Zvayi told the Botswana Gazette he was unapologetic for supporting the ruling party, and what he termed its “pan-African ideals”.



“I will never support the MDC as currently constituted because to me it is a counter-revolutionary Trojan horse that is working with outsiders to subvert the logical conclusion of the Zimbabwe revolution,” he said.



The chairman of the Zimbabwe National Editors’ Forum, ZINEF, Iden Wetherell, was against the sanctions imposed on the journalists.



He pointed out that reporters in Zimbabwe are under state pressure, and the government uses the Access to Information and Privacy Protection Act, AIPPA, to control the media.



Since the AIPPA was introduced in 2001, to oversee the production of print and electronic media in Zimbabwe, foreign news organisations have been banned from reporting in the country and some newspapers have been closed down.



“Blacklisting of any sort is regrettable – and let’s not forget the journalists and newspapers blacklisted under the AIPPA,” said Wetherell.

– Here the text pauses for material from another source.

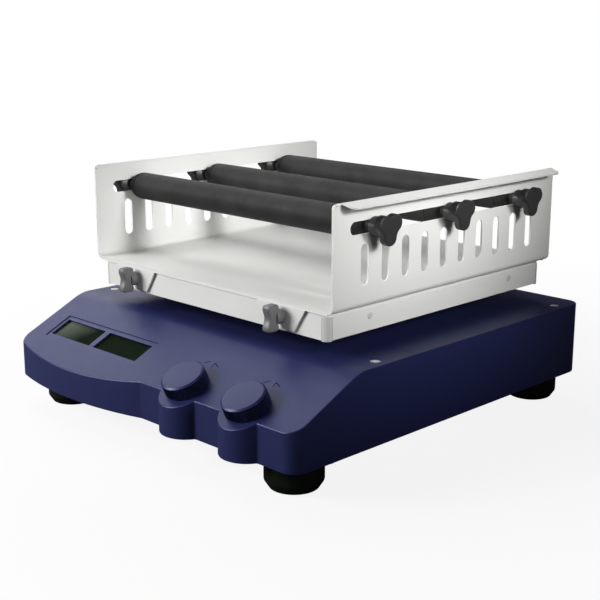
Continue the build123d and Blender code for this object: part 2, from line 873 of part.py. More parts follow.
def clamp_knob(side):
    """Knob on a bar's end: flared hub towards the wall, lobed head outside, one lobe down."""
    hub_low = 0.0
    hub = turned(
        [
            (bar_rod_radius + sliding_gap, hub_low),
            (knob_hub_radius - 2.2, hub_low),
            (knob_hub_radius - 1.6, hub_low + 3.0),
            (knob_hub_radius, hub_low + 6.0),
            (knob_hub_radius, hub_low + knob_hub_length + 0.5),
            (bar_rod_radius + sliding_gap, hub_low + knob_hub_length + 0.5),
        ]
    )
    head = lobed_head(1.0, knob_head_thickness, knob_edge_radius)
    head -= disc(bar_rod_radius + sliding_gap, -1, 5)
    knob = hub + Pos(0, 0, knob_hub_length) * head
    knob = Rot(0, 90, 0) * knob
    if side < 0:
        knob = Rot(0, 0, 180) * knob
    return Pos(side * (tray_width / 2 + loose_gap), 0, 0) * knob


def bar_place(name):
    return Pos(0, platform_y + bar_places[name], bar_slot_height)


def thumb_screw():
    """Small lobed knob with a moulded-in stud, made about Z with the stud downwards."""
    hub = turned(
        [
            (0, 0),
            (thumb_hub_radius, 0),
            (thumb_hub_radius, thumb_hub_length + 0.5),
            (0, thumb_hub_length + 0.5),
        ]
    )
    head = lobed_head(thumb_scale, thumb_head_thickness, 1.0)
    head = Pos(0, 0, thumb_hub_length) * Rot(0, 0, -90) * head
    return hub + head + disc(screw_radius, -stud_length, 0.5)


def placed_thumb_screw(front, side):
    """Thumb screw on a tab; its axis points out of the tray's front or rear edge."""
    turn = 0 if front else 180
    stand = Rot(0, 0, turn) * Pos(side * fixing_offset, -tray_depth / 2 - loose_gap, fixing_height)
    return Pos(0, platform_y) * stand * Rot(90, 0, 0) * thumb_screw()


def windows():
    return (window_left, window_right)


def display_bezel():
    """Frame round the two display windows."""
    frame = extrude(RectangleRounded(display_width, display_height, 1.0), bezel_thickness)
    for low, high in windows():
        opening = Pos((low + high) / 2 - display_x, 0) * Rectangle(high - low, window_height)
        frame -= extrude(opening, 3 * bezel_thickness, both=True)
    return on_panel(display_x, display_down, -bezel_thickness - bezel_sink) * frame


def display_windows():
    """Clear panes fixed under the openings of the frame."""
    panes = []
    top = -bezel_thickness - bezel_sink
    for low, high in windows():
        pane = Box(high - low + 2 * window_margin, window_height + 2 * window_margin, window_thickness)
        panes.append(on_panel((low + high) / 2, display_down, top - window_thickness / 2) * pane)
    return group(panes)


def lcd_modules():
    """Liquid crystal modules between the panes and the control board."""
    top = -bezel_thickness - bezel_sink - window_thickness - loose_gap
    tall = top - encoder_bottom
    modules = []
    for low, high in windows():
        module = Box(high - low + 1.5, window_height + 1.5, tall)
        modules.append(on_panel((low + high) / 2, display_down, encoder_bottom + tall / 2) * module)
    return group(modules)


def control_board():
    wide = board_x[1] - board_x[0]
    tall = board_down[1] - board_down[0]
    middle_x = (board_x[0] + board_x[1]) / 2
    middle_down = (board_down[0] + board_down[1]) / 2
    board = Box(wide, tall, board_thickness)
    board += Pos(20 - middle_x, 12, -board_thickness / 2 - 1) * Box(14, 14, 2)
    return on_panel(middle_x, middle_down, encoder_bottom - board_thickness / 2) * board


def encoder_bodies():
    """Encoder housings on the board, each with a threaded bushing through the panel."""
    cavity_low, cavity_high = encoder_bottom + 0.7, encoder_top - 2.2
    bodies = []
    for x in knob_x:
        body = block(
            (-encoder_width / 2, -encoder_width / 2, encoder_bottom),
            (encoder_width / 2, encoder_width / 2, encoder_top),
        )
        body += disc(bushing_radius, encoder_top - 0.5, bushing_top)
        body -= disc(5.6, cavity_low, cavity_high)
        body -= disc(encoder_shaft_radius + sliding_gap, cavity_low, 20)
        bodies.append(on_panel(x, knob_down) * body)
    return group(bodies)


def encoder_rotor(x):
    """Ring that the shaft turns and slides through."""
    low = encoder_bottom + 3.2
    rotor = ring(5.5, encoder_shaft_radius + sliding_gap, low, low + 2.7)
    return on_panel(x, knob_down) * rotor


def encoder_shaft(x):
    shaft = disc(encoder_shaft_radius, encoder_bottom + 2.1, knob_top - 1.6)
    return on_panel(x, knob_down) * chamfer(shaft.edges().group_by(Axis.Z)[-1], 0.5)


def control_knob(x):
    """Fluted knob: flat top, chamfered edge, hollow below round a central hub."""
    turned_body = turned(
        [
            (0, knob_base),
            (dial_radius, knob_base),
            (dial_top_radius, knob_top - dial_chamfer_height),
            (dial_chamfer_radius, knob_top),
            (0, knob_top),
        ]
    )
    flutes = []
    for index in range(2 * flute_count):
        angle = radians(180 * index / flute_count)
        radius = dial_radius + 0.1 - (flute_depth if index % 2 else 0)
        flutes.append((radius * cos(angle), radius * sin(angle)))
    body = turned_body & extrude(Polygon(*flutes, align=None), 40, both=True)
    body -= ring(dial_radius - 2.6, 6.5, knob_base - 1, knob_base + 6)
    body -= disc(bushing_radius + 0.6, knob_base - 1, knob_base + 1.5)
    body -= disc(encoder_shaft_radius + 0.02, knob_base - 1, knob_top - 1.5)
    return on_panel(x, knob_down) * body


def power_board():
    """Circuit board on the bottom plate with its taller components."""
    low = foot_height + plate_thickness
    board = block((-160, 75, low + 8), (-60, 165, low + 8 + board_thickness))
    for x in (-152, -68):
        for y in (83, 157):
            board += Pos(x, y) * disc(3, low, low + 8.5)
    top = low + 8 + board_thickness - 0.2
    board += block((-150, 120, top), (-118, 150, top + 24))
    for x in (-104, -86):
        board += Pos(x, 140) * disc(7, top, top + 22)
    board += block((-140, 88, top), (-100, 92, top + 20))
    return board


def mains_inlet():
    """Flanged appliance inlet with its plug cavity open to the rear."""
    face = rear_y - recess_depth
    body = block((-13.6, face - 20, -10), (13.6, face + 0.1, 10))
    body += block((-15.5, face, -12), (15.5, face + 2, 12))
    body -= block((-11.5, face - 14, -8.6), (11.5, face + 5, 8.6))
    for x, z in inlet_pin_places():
        body -= block((x - 1.02, face - 30, z - 2.02), (x + 1.02, face, z + 2.02))
    return Pos(inlet_x, 0, inlet_z) * body


def inlet_pin_places():
    return ((-7.0, -2.0), (0.0, 2.0), (7.0, -2.0))


def inlet_pins():
    face = rear_y - recess_depth
    pins = []
    for x, z in inlet_pin_places():
        pin = block((x - 1, face - 26, z - 2), (x + 1, face - 1, z + 2))
        pins.append(Pos(inlet_x, 0, inlet_z) * pin)
    return group(pins)


def switch_frame():
    """Switch body with a flange, hollow for the rocker."""
    face = rear_y - recess_depth
    body = block((-6.5, face - 18, -9.5), (6.5, face + 0.1, 9.5))
    body += block((-8.0, face, -11), (8.0, face + 1.5, 11))
    body -= block((-4.6, face - 13, -7.1), (4.6, face + 5, 7.1))
    body = Pos(switch_x, 0, inlet_z) * body
    return body - Pos(switch_x, rocker_pivot_y, inlet_z) * Rot(0, 90, 0) * Cylinder(1.25, 11.4)


def switch_rocker():
    """Rocker: a round back with two flats that meet in a shallow valley in front."""
    body = Rot(0, 90, 0) * Cylinder(rocker_radius, 8.8)
    for tilt in (-1, 1):
        flat = Rot(-tilt * rocker_tilt, 0, 0) * Pos(0, 4.6 + 10, tilt * 10) * Box(20, 20, 20)
        body -= flat
    body += Rot(0, 90, 0) * Cylinder(1.2, 11.2)
    return Pos(switch_x, rocker_pivot_y, inlet_z) * Rot(-rocker_tilt, 0, 0) * body


nodes = {
    "casing": casing(),
    "bottom_plate": bottom_plate(),
    "rubber_feet": group(Pos(x, y) * rubber_foot() for x, y in foot_places()),
    "pan_screws": pan_screws(),
    "deck_screws": deck_screws(),
    "drive_plate": drive_plate(),
    "flange_screws": flange_screws(),
    "bearing_housing": bearing_housing(),
    "main_bearings": main_bearings(),
    "drive_shaft": drive_shaft(),
    "driven_pulley": driven_pulley(),
    "motor_pulley": motor_pulley(),
    "drive_belt": drive_belt(),
    "eccentric_crank": eccentric_crank(),
    "counterweight": counterweight(),
    "motor_body": motor_body(),
    "motor_shaft": motor_shaft(),
    "idler_housings": idler_housings(),
    "idler_bearings": idler_bearings(),
    "platform_pan": platform_pan(),
    "corner_posts": corner_posts(),
    "skirt_screws": skirt_screws(),
    "bearing_cups": bearing_cups(),
    "platform_bearings": platform_bearings(),
    "flask_tray": tray(),
    "display_bezel": display_bezel(),
    "display_windows": display_windows(),
    "lcd_modules": lcd_modules(),
    "control_board": control_board(),
    "encoder_bodies": encoder_bodies(),
    "power_board": power_board(),
    "mains_inlet": mains_inlet(),
    "inlet_pins": inlet_pins(),
    "switch_frame": switch_frame(),
    "switch_rocker": switch_rocker(),
}
for number, place in enumerate(idler_places(drive_y), start=1):
    nodes[f"idler_crank_{number}"] = idler_crank(place)
for x, name in zip(knob_x, knob_names):
    nodes[f"{name}_rotor"] = encoder_rotor(x)
    nodes[f"{name}_shaft"] = encoder_shaft(x)
    nodes[f"{name}_knob"] = control_knob(x)
for name in bar_places:
    nodes[f"{name}_bar_rod"] = bar_place(name) * bar_rod()
    nodes[f"{name}_bar_sleeve"] = bar_place(name) * bar_sleeve()
    nodes[f"{name}_clamp_left"] = bar_place(name) * clamp_knob(-1)
    nodes[f"{name}_clamp_right"] = bar_place(name) * clamp_knob(1)
for front, end in ((True, "front"), (False, "rear")):
    for side, hand in ((-1, "left"), (1, "right")):
        outward = side if front else -side
        nodes[f"thumb_screw_{end}_{hand}"] = placed_thumb_screw(front, outward)

for name, shape in nodes.items():
    export_step(shape, f"parts/{name}.step")
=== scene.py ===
"""Orbital shaker with a slotted tray: the seen surfaces, laid over the CAD frame.

Sizes are in metres in the CAD frame: floor at z 0, the control panel towards -Y.
"""

import bmesh
import bpy
import numpy as np
from mathutils import Matrix, Vector
from mathutils.geometry import delaunay_2d_cdt


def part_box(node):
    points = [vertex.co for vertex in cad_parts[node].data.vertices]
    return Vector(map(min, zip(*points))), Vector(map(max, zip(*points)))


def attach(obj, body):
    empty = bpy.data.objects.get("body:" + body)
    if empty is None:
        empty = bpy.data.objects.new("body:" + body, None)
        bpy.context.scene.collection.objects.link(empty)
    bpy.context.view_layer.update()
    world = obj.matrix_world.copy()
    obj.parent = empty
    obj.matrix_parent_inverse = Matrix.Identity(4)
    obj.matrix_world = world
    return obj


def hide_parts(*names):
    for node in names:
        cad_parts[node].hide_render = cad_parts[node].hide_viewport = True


bl_info = {
    "name": "Orbital Shaker",
    "version": (1, 0, 0),
    "blender": (4, 5, 0),
    "location": "3D View > Sidebar > Shaker",
    "description": "Casing, dials, slotted tray and cross bars of a bench orbital shaker",
    "category": "Add Mesh",
}

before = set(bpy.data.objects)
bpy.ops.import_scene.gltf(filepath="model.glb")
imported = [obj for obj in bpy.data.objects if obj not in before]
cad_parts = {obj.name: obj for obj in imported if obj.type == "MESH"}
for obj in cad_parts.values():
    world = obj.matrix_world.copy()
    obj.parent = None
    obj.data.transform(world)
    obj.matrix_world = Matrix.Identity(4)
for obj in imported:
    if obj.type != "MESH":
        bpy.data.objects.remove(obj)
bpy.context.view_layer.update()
casing_low, casing_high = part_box("casing")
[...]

However, he said he thought journalists should strive to report independently.



“Generally, journalists should demonstrate their independence of mind and avoid being beholden to political masters.”



Matthew Takaona, president of the Zimbabwe Union of Journalists, ZUJ, said it was an “unfortunate precedent” for sanctions to be imposed on journalists. However, as the two men are not members of the union, he could not comment further on the issue.



But other journalists in the country believe the sanctions are justified.



A desk editor with a privately owned weekly said under conditions of anonymity that the two men deserved the sanctions because of their biased reporting.



“They were celebrating the killing of opposition supporters by state security agents and the militia,” he said.



Jabu Shoko is the pseudonym of a journalist in Zimbabwe.